Am 18.1.2014 erlebte Magdeburg dann den größten Polizeistaatsaufmarsch der Geschichte von Sachsen-Anhalt. 3300 Bullen mit verschiedenstem Gerät und Geläuf wurden angekarrt mit der Absicht jede mutmaßliche Route der Nazis abzusichern. Der Tag wurde schon im Vorfeld durch eine Woche intensivster bürgerlicher Propaganda und Hetze gegen den kommenden antifaschistischen Widerstand eingeleitet. Dies sollte die Vorbereitung darstellen um eine großflächige Sperrzone, Polizeigewalt und andere Kriminalisierungsmaßnahmen präventiv zu legitimieren. Die Lokalgazetten warnten vor schlimmen Auseinandersetzungen und letztlich taten sie vieles, diese auch stattfinden zu lassen.
Der Tag begann für uns recht früh um schon die Anreise der Faschos stören zu können. Im Hinblick auf das Konzept möglichst jeden Bahnhof zu besetzten suchten wir uns eine entsprechenden Zughaltepunkt aus. Die Bullen provozierten dort bereits frühzeitig durch willkürliche Personenkontrollen und Angriffe auf eine Spontandemo in Stadtfeld, welche sich auf den Weg zum Treffpunkt machte. Trotz der Prügelangriffe einer Berliner Hundertschaft am Vormittag bewegte sich die Demo bis unmittelbar zum Bahnhof weiter. Da bereits weitere Antifas auf dem Bahnsteig standen wurde dieser Bahnhof vorerst erfolgreich blockiert. Als mittags die Nachricht die Runde machte, dass sich die anreisenden Faschos noch im Norden der Stadt befinden würden, machten wir uns auf in diese Richtung.
Trotz hoher Polizeipräsenz konnten immer wieder größere antifaschistische Demonstrationszüge unkontrolliert und selbstbestimmt auf den Weg Richtung mögliche Nazitreffpunkte ziehen. Gerade im Bereich Alte Neustadt liefen rund 800-1000 Menschen lautstark durch die Straßen und die Beamten hatten nur das Nachsehen. In anderen Situationen hätte uns mehr Entschlossenheit und Koordination ein Durchbrechen ermöglichen können. Hingegen die Bullen an vielen Orten auch massiv gegen Antifas vorgingen, wie z.B. die Angriffe am Vorplatz des Neustädter Bahnhofs oder durch Gasgeschosse und gezogener Dienstwaffe während eines Durchbruchversuchs im Bereich Bahnhof Buckau.

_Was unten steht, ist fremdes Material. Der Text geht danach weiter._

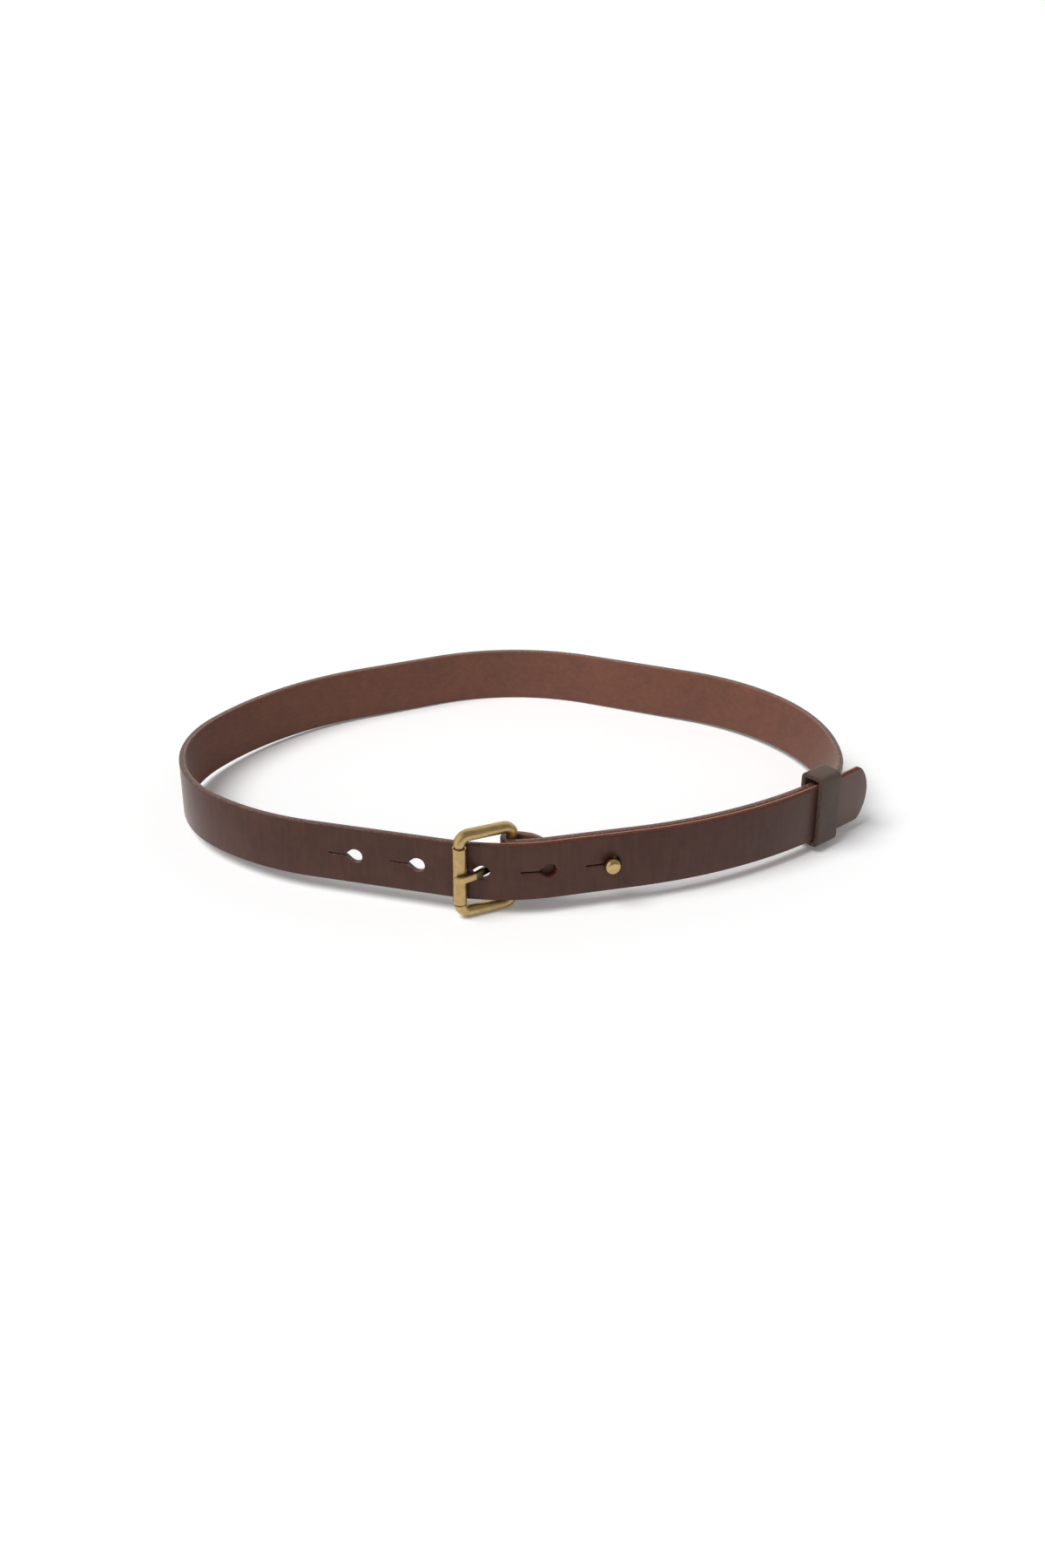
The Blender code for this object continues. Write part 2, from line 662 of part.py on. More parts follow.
def make_roller(bodies, pivot, brass):
    """A rolled tube, open along its seam."""
    outer, inner = ROLLER_DIAMETER / 2, ROLLER_DIAMETER / 2 - ROLLER_WALL
    half = degrees(ROLLER_SEAM / 2 / outer)
    points = arc_points(Vector((0.0, 0.0)), outer, half, 360.0 - half, 28)
    points += arc_points(Vector((0.0, 0.0)), inner, 360.0 - half, half, 28)
    mesh = weld(curve_mesh(flat_curve("roller", points, ROLLER_LENGTH, ROLLER_EDGE)))
    smooth(mesh, 40.0)
    place = Matrix.Translation((BUCKLE_REACH, 0.0, -ROLLER_DROP))
    return new_object("roller", mesh, bodies, pivot, brass, place)


def rounded(corners, radius, facets=5):
    """A plan line through corners, each turned with a radius."""
    points = [corners[0]]
    for before, corner, after in zip(corners, corners[1:], corners[2:]):
        come, go = (corner - before).normalized(), (after - corner).normalized()
        side = 1.0 if come.x * go.y - come.y * go.x > 0.0 else -1.0
        turn = degrees(come.angle(go))
        centre = corner - come * radius * tan(radians(turn / 2)) + left_of(come) * side * radius
        first = degrees(atan2(come.y, come.x)) - side * 90.0
        points += arc_points(centre, radius, first, first + side * turn, facets)
    return points


def prong_line(layout):
    """The middle of the prong from the cut end of its eye to its tip, and its thickness at each point."""
    line, eye = layout.line, prong_eye_radius()
    heading = line.at(layout.heel_lap)[1]
    points = arc_points(layout.heel, eye, heading - 90.0 + PRONG_EYE_TURN, heading - 90.0, 24)
    inward = layout.heel_inward - eye
    middle = layout.prong_lap + PRONG_SHIFT
    slope = tan(radians(PRONG_RAMP))
    into_hole = line.point(middle + inward / slope, inward)
    out_of_hole = line.point(middle - PRONG_RISE / slope, -PRONG_RISE)

    touch = ROLLER_DIAMETER / 2 + FIT_GAP + PRONG_THICKNESS / 2
    away = layout.roller - out_of_hole
    bearing = degrees(atan2(away.y, away.x) + asin(touch / away.length))
    meets = out_of_hole + unit(bearing) * sqrt(away.length_squared - touch * touch)
    points += rounded([points[-1], into_hole, out_of_hole, meets], PRONG_BEND_RADIUS)[1:]
    thickness = [PRONG_THICKNESS] * len(points)
    wrap = arc_points(layout.roller, touch, bearing + 90.0, bearing + 90.0 - PRONG_TIP_WRAP, 8)
    for index, point in enumerate(wrap):
        points.append(point)
        thickness.append(PRONG_THICKNESS + (PRONG_TIP_THICKNESS - PRONG_THICKNESS) * index / 8)
    return points, thickness


def make_prong(layout, bodies, place, ring, brass):
    """A strip bent to an eye at one end and cranked through the keyhole, seen from above as an outline."""
    points, thickness = prong_line(layout)
    near, far = [], []
    for index, (point, thick) in enumerate(zip(points, thickness)):
        before, after = points[max(index - 1, 0)], points[min(index + 1, len(points) - 1)]
        side = left_of((after - before).normalized()) * thick / 2
        near.append(point - side)
        far.append(point + side)
    frame = place.inverted()
    outline = [(frame @ Vector((*point, 0.0))).xy for point in near + far[::-1]]
    mesh = weld(curve_mesh(flat_curve("prong", outline, PRONG_WIDTH, PRONG_EDGE)))
    smooth(mesh, 40.0)
    return new_object("prong", mesh, bodies, ring, brass, place)


# ---- stud ----------------------------------------------------------------------------------------------
def turned_mesh(name, profile, steps=24):
    """A solid turned about Z from (radius, height) points that run down its outer side."""
    shape = bmesh.new()
    corners = [shape.verts.new((radius, 0.0, height)) for radius, height in profile]
    for before, after in zip(corners, corners[1:]):
        shape.edges.new((before, after))
    mesh = bpy.data.meshes.new(name)
    shape.to_mesh(mesh)
    shape.free()
    lathe = bpy.data.objects.new(name, mesh)
    bpy.context.scene.collection.objects.link(lathe)
    turn = lathe.modifiers.new("turn", "SCREW")
    turn.steps = turn.render_steps = steps
    turn.use_merge_vertices = True
    turn.merge_threshold = 0.00001
    turned = evaluated_mesh(lathe)
    bpy.data.objects.remove(lathe, do_unlink=True)
    turn_faces_out(turned)
    return turned


def stud_profile():
    """Down the outer side from the crown; heights are outward from the middle of the outer layer."""
    under = LEATHER / 2 + FIT_GAP
    head, crown, neck = STUD_HEAD_DIAMETER / 2, STUD_CROWN_DIAMETER / 2, STUD_NECK_DIAMETER / 2
    top = under + STUD_HEAD_HEIGHT
    belly = under + STUD_HEAD_HEIGHT * 0.42
    profile = [(0.0, top), (crown, top)]
    for step in range(1, 7):
        way = radians(90.0 * step / 6)
        profile.append((crown + (head - crown) * sin(way), belly + (top - belly) * cos(way)))
    for step in range(1, 5):
        way = radians(90.0 * step / 5)
        profile.append((neck + (head - neck) * cos(way), belly - (belly - under) * sin(way)))
    seat = -under - STUD_FLANGE_THICKNESS
    flange, bore = STUD_FLANGE_DIAMETER / 2, STUD_BORE_DIAMETER / 2
    profile += [(neck, under), (neck, -under), (flange, -under), (flange, seat), (neck, seat)]
    profile += [(neck, seat - STUD_BARREL_LENGTH), (bore, seat - STUD_BARREL_LENGTH)]
    floor = seat - STUD_BARREL_LENGTH + SCREW_SHANK_LENGTH
    return profile + [(bore, floor), (0.0, floor)]


def make_stud(bodies, place, ring, brass):
    mesh = turned_mesh("stud", stud_profile())
    smooth(mesh, 35.0)
    return new_object("stud", mesh, bodies, ring, brass, place)


def make_stud_screw(layout, bodies, cutters, place, ring, brass):
    """A slotted screw that closes the stud from the flesh side."""
    lap = layout.stud_lap
    seat = -layout.flap_inward(lap) - layout.flap_thickness(lap) / 2 - FIT_GAP
    end = seat - SCREW_HEAD_HEIGHT
    head, shank = SCREW_HEAD_DIAMETER / 2, SCREW_SHANK_DIAMETER / 2
    barrel_end = -LEATHER / 2 - FIT_GAP - STUD_FLANGE_THICKNESS - STUD_BARREL_LENGTH
    reach = barrel_end + SCREW_SHANK_LENGTH - FIT_GAP
    edge = SCREW_HEAD_HEIGHT * 0.35
    profile = [(0.0, reach), (shank, reach), (shank, seat), (head, seat), (head, end + edge)]
    profile += [(head - edge * 0.3, end + edge * 0.3), (head - edge, end), (0.0, end)]
    screw = cutter("screw_blank", turned_mesh("stud_screw", profile), cutters, Matrix())
    bpy.ops.mesh.primitive_cube_add(size=1.0, location=(0.0, 0.0, end))
    slot = bpy.context.object
    slot.name = "screw_slot"
    slot.scale = (SCREW_HEAD_DIAMETER * 1.2, SCREW_SLOT_WIDTH, SCREW_SLOT_DEPTH * 2)
    mesh = punch(screw, [slot])
    mesh.name = "stud_screw"
    smooth(mesh, 35.0)
    return new_object("stud_screw", mesh, bodies, ring, brass, place)


# ---- keeper --------------------------------------------------------------------------------------------
def keeper_loop(half_width, top, bottom, radius):
    """Once round the keeper's section, counted from the middle of its inner side."""
    corners = ((half_width - radius, top - radius, 0.0), (radius - half_width, top - radius, 90.0),
               (radius - half_width, bottom + radius, 180.0), (half_width - radius, bottom + radius, 270.0))
    points = []
    for x, y, first in corners:
        points += arc_points(Vector((x, y)), radius, first, first + 90.0, 5)
    return points


def make_keeper(layout, bodies, place, pivot, pivot_place, leather):
    """A loop of leather with its butted ends on the inner side, where a shallow groove shows the joint."""
    half = LEATHER + LAY_GAP / 2 + KEEPER_SLACK
    top, bottom = STRAP_WIDTH + KEEPER_HEADROOM, -KEEPER_FOOTROOM
    inner_radius = max(KEEPER_CORNER_RADIUS - KEEPER_LEATHER, 0.0004)
    face = half + KEEPER_LEATHER
    outer = keeper_loop(face, top + KEEPER_LEATHER, bottom - KEEPER_LEATHER, KEEPER_CORNER_RADIUS)
    middle = STRAP_WIDTH / 2
    groove = [Vector((face, middle - KEEPER_SEAM_WIDTH / 2)), Vector((face - KEEPER_SEAM_DEPTH, middle)),
              Vector((face, middle + KEEPER_SEAM_WIDTH / 2))]
    curve = flat_curve("keeper", groove + outer, KEEPER_WIDTH, KEEPER_EDGE)
    add_spline(curve, keeper_loop(half, top, bottom, inner_radius))
    mesh = weld(curve_mesh(curve))
    smooth(mesh, 40.0)
    return new_object("keeper", mesh, bodies, pivot, leather, pivot_place.inverted() @ place)


# ---- assembly ------------------------------------------------------------------------------------------
def upright(place, direction, height=0.0):
    """Local X along a plan direction, Y to its left and Z up."""
    side = left_of(direction)
    return Matrix((
        (direction.x, side.x, 0.0, place.x),
        (direction.y, side.y, 0.0, place.y),
        (0.0, 0.0, 1.0, height),
        (0.0, 0.0, 0.0, 1.0)))


def facing(place, heading, height, outward):
    """Local Y up. Local Z looks outward from the waist line, or along it."""
    along, inward = unit(heading), left_of(unit(heading))
    x, z = (along, -inward) if outward else (inward, along)
    return Matrix((
        (x.x, 0.0, z.x, place.x),
        (x.y, 0.0, z.y, place.y),
        (0.0, 1.0, 0.0, height),
        (0.0, 0.0, 0.0, 1.0)))


def stand(ring, layout, bodies):
    """Tip the belt until the buckle and the back of the strap both reach the ground, and centre it there."""
    drop = BAR_DIAMETER + BUCKLE_CLEARANCE / 2 - BUCKLE_LIFT
    rear = max(place.y for place, _ in layout.stations()[0])
    ring.rotation_euler.x = -atan2(drop, rear - layout.heel.y)
    bpy.context.view_layer.update()
    corners = [item.matrix_world @ vertex.co for item in bodies.objects for vertex in item.data.vertices]
    low = [min(corner[axis] for corner in corners) for axis in range(3)]
    high = [max(corner[axis] for corner in corners) for axis in range(3)]
    ring.location = (-(low[0] + high[0]) / 2, -(low[1] + high[1]) / 2, -low[2])


def build_belt():
    clear_scene()
    bodies = new_collection("leather_belt")
    joints = new_collection("joints")
    cutters = new_collection("cutters")
    strap_leather = new_material("strap_leather", (0.080, 0.045, 0.035), 0.62, 0.0)
    keeper_leather = new_material("keeper_leather", (0.076, 0.062, 0.052), 0.66, 0.0)
    brass = new_material("antique_brass", (0.560, 0.420, 0.215), 0.34, 1.0)

    layout = Layout(WaistLine())
    ring = new_empty("ring", joints, None, Matrix())
    make_strap(layout, bodies, cutters, ring, strap_leather)

    pivot = new_empty("heel_axis", joints, ring, upright(
        layout.heel, (layout.roller - layout.heel).normalized(), layout.buckle_middle))
    make_frame(bodies, pivot, brass)
    make_roller(bodies, pivot, brass)
    heading = layout.line.at(layout.heel_lap)[1]
    on_heel = upright(layout.heel, unit(heading), layout.buckle_middle - PRONG_DROP)
    make_prong(layout, bodies, on_heel, ring, brass)

    place, heading = layout.line.at(layout.stud_lap)
    on_stud = facing(place, heading, layout.middle, True)
    make_stud(bodies, on_stud, ring, brass)
    make_stud_screw(layout, bodies, cutters, on_stud, ring, brass)

    lap = layout.keeper_lap
    heading = layout.line.at(lap)[1]
    middle = layout.line.point(lap, (LEATHER + LAY_GAP) / 2)
    on_keeper = facing(middle, heading, 0.0, False)
    pivot_place = upright(layout.line.overlap_centre(), unit(heading))
    slide = new_empty("keeper_axis", joints, ring, pivot_place)
    make_keeper(layout, bodies, on_keeper, slide, pivot_place, keeper_leather)
    stand(ring, layout, bodies)


build_belt()
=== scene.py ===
"""The looks of a buckled leather belt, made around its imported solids.

The strap, the keeper and the brass are rebuilt at full fineness where the solids are, with leather and brass
finishes made of shader nodes. Lengths are metres and angles are degrees.
"""

import json
import logging
from bisect import bisect_right
from collections.abc import Iterator
from contextlib import contextmanager
from dataclasses import dataclass, field
from enum import Enum
from math import asin, atan2, ceil, cos, degrees, pi, radians, sin, sqrt, tan

import bmesh
import bpy
from mathutils import Matrix, Vector

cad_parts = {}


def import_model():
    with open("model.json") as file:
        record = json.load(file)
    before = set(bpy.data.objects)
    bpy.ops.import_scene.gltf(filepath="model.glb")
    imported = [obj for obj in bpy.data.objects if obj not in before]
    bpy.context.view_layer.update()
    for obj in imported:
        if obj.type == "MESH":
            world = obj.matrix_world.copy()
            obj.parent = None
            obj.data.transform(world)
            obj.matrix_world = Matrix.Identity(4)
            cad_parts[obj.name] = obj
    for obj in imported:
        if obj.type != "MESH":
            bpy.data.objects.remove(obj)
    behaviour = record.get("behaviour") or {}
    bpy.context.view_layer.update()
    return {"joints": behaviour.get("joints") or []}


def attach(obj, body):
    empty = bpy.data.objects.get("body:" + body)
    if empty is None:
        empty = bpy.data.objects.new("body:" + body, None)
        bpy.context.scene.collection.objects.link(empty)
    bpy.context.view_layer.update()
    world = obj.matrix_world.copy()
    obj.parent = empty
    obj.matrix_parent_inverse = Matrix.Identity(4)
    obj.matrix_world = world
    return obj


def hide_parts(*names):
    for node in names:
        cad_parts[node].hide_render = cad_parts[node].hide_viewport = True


LOG = logging.getLogger("belt")
FIT_GAP = 0.0003
MERGE = 0.000002
Colour = tuple[float, float, float]


class Body(Enum):
    """The bodies of the belt that pieces ride on."""

    BELT = "belt"
    BUCKLE = "buckle"
    ROLLER = "roller"
    PRONG = "prong"
    KEEPER = "keeper"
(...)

Obwohl die Nazis durch Gleisblockaden im Norden der Stadt sich weder formieren noch bis in die Nachmittagsstunden aus ihren Zügen kamen wiederholte sich das Szenario aus dem letzten Jahr. In reibungsloser Zusammenarbeit zwischen Andy Knape und Polizeiführung gelang es den Faschos dann doch ihren menschenverachtenden Aufmarsch am späten Nachmittag im Süden der Stadt zu beginnen. Wenige Antifas, welche die weiten Wegstrecken und vielen Polizeisperren so schnell bis in dieses Areal hinter sich lassen konnten, wurden durch Knüppel und Pfefferspray vom Blockieren abgehalten. Eine kleine Gruppe von u.a. Lokal- und Landespolitikerinnen durfte in der Schilfbreite dann doch auf der Straße Platz nehmen wobei die Nazis dennoch direkt daran vorbei geführt wurden. In der Brenneckestraße und in anderen Abschnitten konnten nur Böllerwürfe und antifaschistische Parolen teilweise die NS- Gedenkzeremonie der circa 800 Nazis stören. Nach geschichtsverfälschenden Reden und das Abbrennen von Fackeln wurde der Scheiß dann gegen Abend am Bahnhof Sket beendet.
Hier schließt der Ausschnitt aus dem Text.